During World War I, Congress passed another law targeting critical speech—the Sedition Act of 1918. The law essentially criminalized speech criticizing the government's conduct of that war. In a notable case challenging the law, Schenck v. United States (1919), the Supreme Court set an important standard that lasted several decades. Schenck, a member of the Socialist Party opposed to U.S. involvement in World War I, had been arrested for violating the Espionage Act of 1917 by passing out fliers that urged men not to register for the draft the government instituted to expand the army. In its decision, the Supreme Court ruled that protection of free speech was not absolute. Such protection could be withdrawn if the speech posed "a clear and present danger," or a threat to society. The prohibition of this kind of speech is often illustrated with the example of a false cry of "Fire!" in a crowded theater. The chaos likely resulting from such an alarming statement is sufficient reason to prohibit freedom of speech in this situation.
Justice Oliver Wendell Holmes Jr., who wrote the decision establishing the clear and present danger test, soon after reconsidered it. While the court majority applied that test to let stand the conviction of another leftist radical opposed to U.S. action in World War I in Abrams v. United States (1919), Holmes dissented. Joined by Justice Louis Brandeis, he wrote that the small group of anarchists and their "silly leaflet" posed no clear and present danger to the government and Abrams's conviction should be overturned. The two justices issued a similar dissent in Gitlow v. New York (1925), a similar case in which a group of left-wing radicals urged a general strike. The clear and present danger standard stood, however, and was employed again in 1951 to uphold the conviction of several leaders of the American Communist Party in Dennis v. United States (1951). In this case, too, dissenting justices William O. Douglas and Hugo Black based their objections on the small size of the radical political party, which rendered it no real imminent threat to the government.
In 1969 the court established a sharper test to determine whether or not speech was protected by the 1st Amendment. Clarence Brandenburg, a leader in the racist Ku Klux Klan in Ohio, appealed his conviction for breaking an Ohio law that prohibited speech that urged violence or terrorism as a means of political reform. In Brandenburg v. Ohio, the Court granted the appeal. The decision stated that speech could be restricted or punished only if it supported "imminent lawless action." An example of such speech might be someone urging a crowd to take up weapons immediately and storm a government building. This standard essentially replaced the clear and present danger standard in determining whether limits on speech were legitimate.

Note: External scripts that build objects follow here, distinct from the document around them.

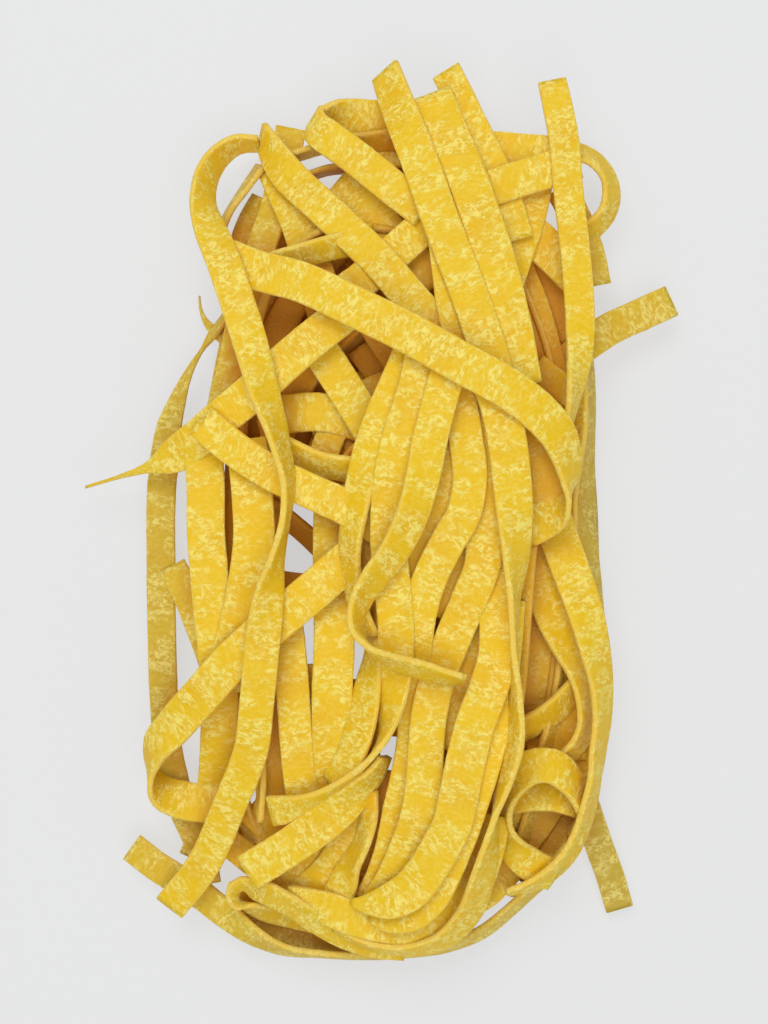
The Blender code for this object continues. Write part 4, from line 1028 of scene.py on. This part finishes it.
class PASTA_OT_set_stage(bpy.types.Operator):
    """Set the pale floor, the soft lights and the camera straight above"""

    bl_idname = "pasta.set_stage"
    bl_label = "Set stage"

    def execute(self, context):
        look = context.scene.studio_look
        shape = bmesh.new()
        bmesh.ops.create_grid(shape, x_segments=1, y_segments=1, size=FLOOR_SIZE)
        mesh = bpy.data.meshes.new("floor")
        shape.to_mesh(mesh)
        shape.free()
        material = bpy.data.materials.new("pale_floor")
        shader = Nodes(material).shader
        shader.inputs["Base Color"].default_value = (*look.floor, 1.0)
        shader.inputs["Emission Color"].default_value = (*FLOOR_LIGHT, 1.0)
        shader.inputs["Emission Strength"].default_value = look.floor_glow
        shader.inputs["Roughness"].default_value = FLOOR_ROUGHNESS
        shader.inputs["Specular IOR Level"].default_value = FLOOR_SPECULAR
        mesh.materials.append(material)
        floor = bpy.data.objects.new("floor", mesh)
        context.scene.collection.objects.link(floor)
        world = bpy.data.worlds.new("studio")
        world.use_nodes = True
        background = world.node_tree.nodes["Background"]
        background.inputs["Color"].default_value = (*SURROUND_COLOR, 1.0)
        background.inputs["Strength"].default_value = look.surround
        context.scene.world = world
        soft_light("key", *KEY_LIGHT, look.key_power)
        soft_light("overhead", *OVERHEAD_LIGHT, look.fill_power)
        context.scene.view_settings.view_transform = "Standard"
        data = bpy.data.cameras.new("camera")
        data.sensor_fit = "VERTICAL"
        data.sensor_height = SENSOR_HEIGHT
        data.lens = data.sensor_height * EYE_HEIGHT / (IMAGE_HEIGHT_PIXELS * PLAN_STEP)
        data.clip_start = NEAREST_SEEN
        camera = bpy.data.objects.new("camera", data)
        camera.location = (-NEST_MIDDLE[0] * MM, -NEST_MIDDLE[1] * MM, EYE_HEIGHT * MM)
        context.scene.collection.objects.link(camera)
        context.scene.camera = camera
        return {"FINISHED"}


class PASTA_PT_nest(bpy.types.Panel):
    """The steps that make the nest and its studio"""

    bl_label = "Dry pasta nest"
    bl_space_type = "VIEW_3D"
    bl_region_type = "UI"
    bl_category = "Pasta"

    def draw(self, context):
        layout = self.layout
        for group in NOODLES:
            layout.operator(PASTA_OT_lay_noodles.bl_idname, text=group.replace("_", " ")).group = group
        layout.operator(PASTA_OT_wind_coils.bl_idname)
        layout.operator(PASTA_OT_set_stage.bl_idname)
        for settings in (context.scene.noodle_sizes, context.scene.pasta_look, context.scene.studio_look):
            box = layout.box()
            for name in settings.__annotations__:
                box.prop(settings, name)


CLASSES = (NoodleSizes, PastaLook, StudioLook, PASTA_OT_lay_noodles, PASTA_OT_wind_coils, PASTA_OT_set_stage,
           PASTA_PT_nest)


def register():
    for item in CLASSES:
        bpy.utils.register_class(item)
    bpy.types.Scene.noodle_sizes = bpy.props.PointerProperty(type=NoodleSizes)
    bpy.types.Scene.pasta_look = bpy.props.PointerProperty(type=PastaLook)
    bpy.types.Scene.studio_look = bpy.props.PointerProperty(type=StudioLook)


def unregister():
    del bpy.types.Scene.studio_look
    del bpy.types.Scene.pasta_look
    del bpy.types.Scene.noodle_sizes
    for item in reversed(CLASSES):
        bpy.utils.unregister_class(item)


def main():
    register()
    for group in NOODLES:
        bpy.ops.pasta.lay_noodles(group=group)
    bpy.ops.pasta.wind_coils()
    bpy.ops.pasta.set_stage()


if __name__ == "__main__":
    main()
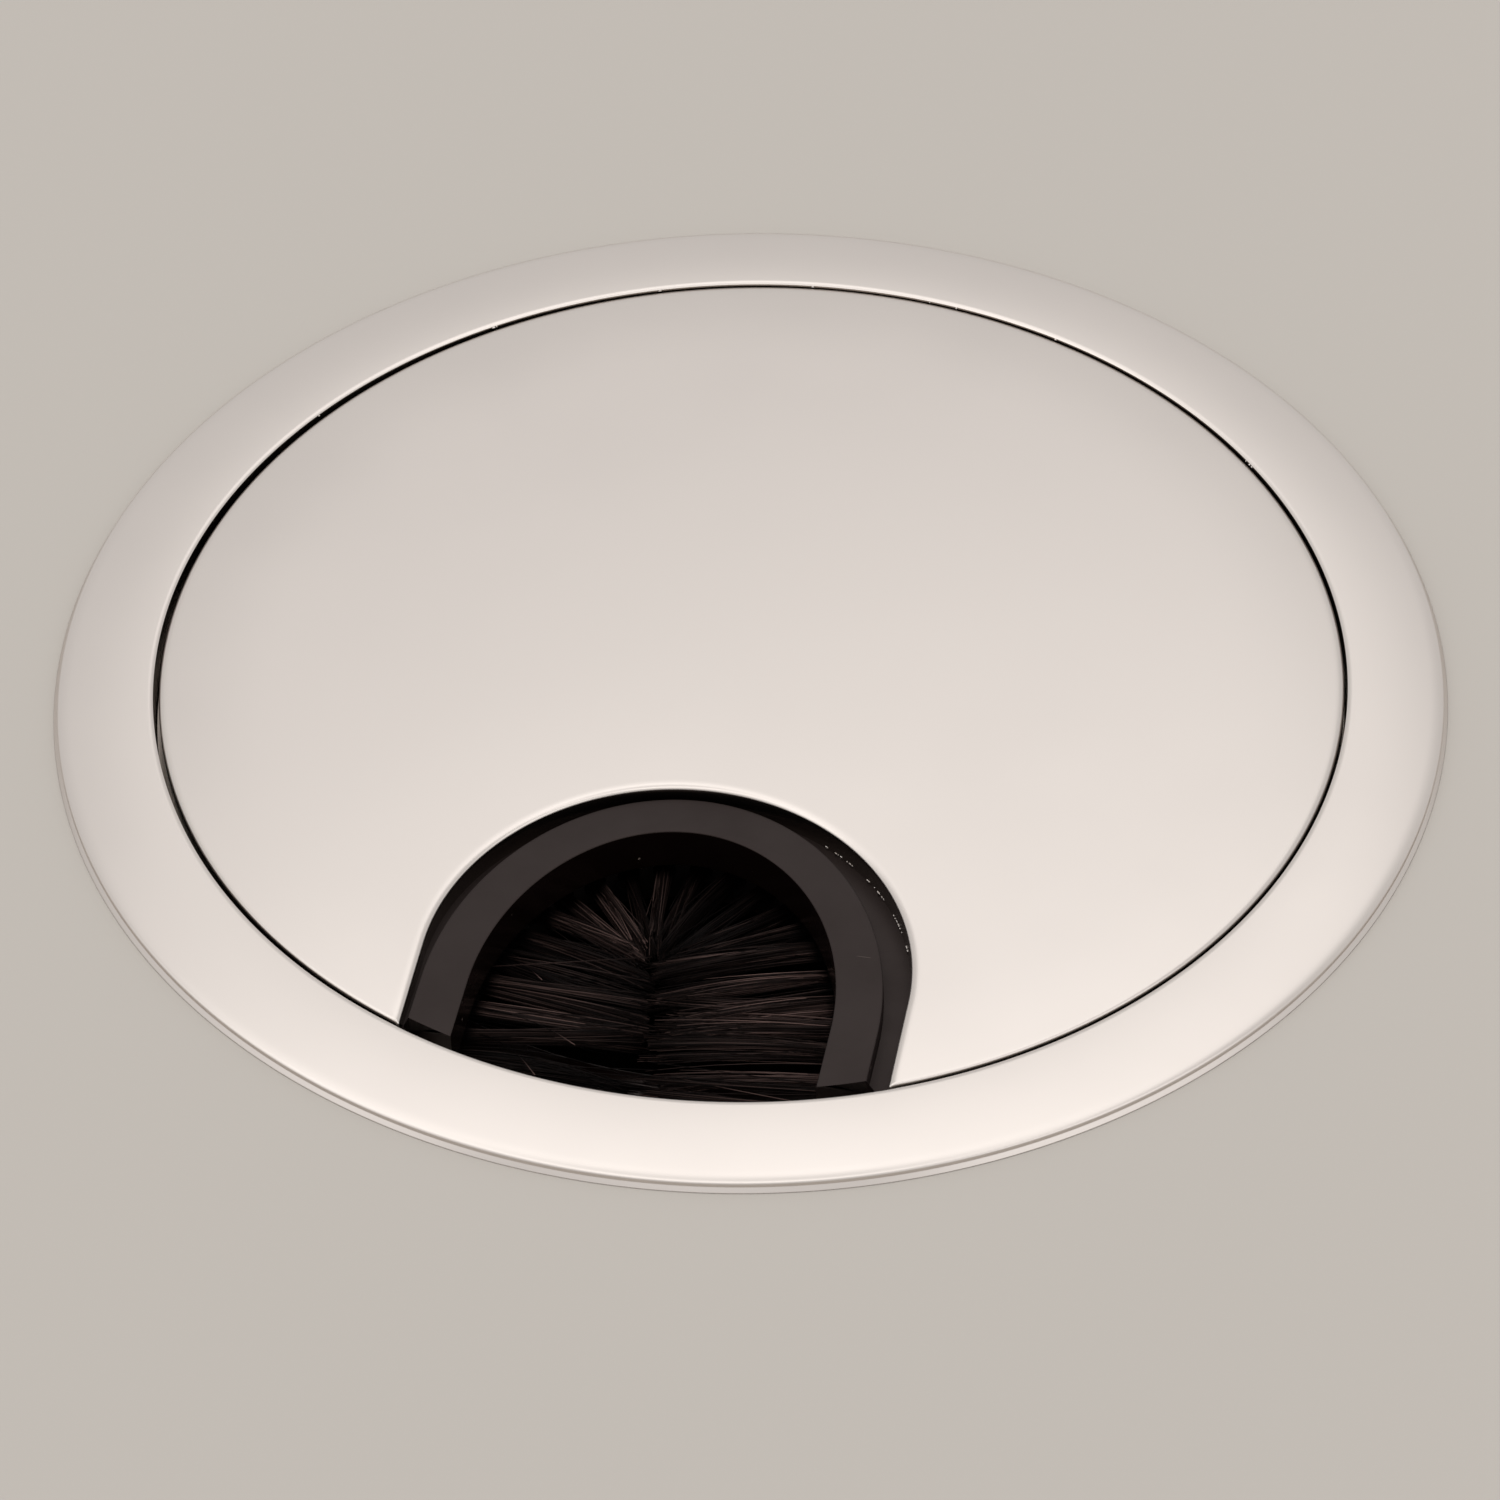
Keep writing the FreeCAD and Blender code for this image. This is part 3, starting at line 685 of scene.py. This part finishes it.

1st Amendment and Symbolic Speech
Are only spoken words protected, or are symbolic actions an individual may take a protected form of speech? In 1969 in Tinker v. Des Moines, the Supreme Court held that symbolic speech, or expressive behavior that employs gestures or actions rather than words, was protected, ruling in favor of students who had been sent home from school for refusing to remove black armbands that protested U.S. policy in Vietnam. Likewise, in 1989 the Supreme Court upheld the burning of the U.S. flag in Texas v. Johnson, holding that "if there is a bedrock principle underlying the First Amendment, it is that the Government may not prohibit the expression of an idea simply because society finds the idea itself offensive or disagreeable."
The courts have also determined that campaign spending is a legitimate expression of 1st Amendment free speech. In 1971 Congress passed the Federal Election Campaign Act in an effort to prevent abuses in campaign financing. In Buckley v. Valeo (1971), the Supreme Court accepted limits on campaign contributions as a means of protecting the integrity of elections. However, the justices said, limits placed on campaign spending violated the 1st Amendment. As powerful interests and political parties found ways to circumvent campaign funding laws, Congress passed a tougher measure, the Bipartisan Campaign Reform Act of 2002. A corporation named Citizens United sued the Federal Elections Commission, which oversees elections, to protest the law's rules about corporate advertisements about political candidates. In Citizens United v. Federal Elections Commission (2010), the court declared unconstitutional the part of a campaign law that limited the amount corporations and labor unions could spend to promote the election of particular candidates for federal office because it violated the right to free speech under the 1st Amendment.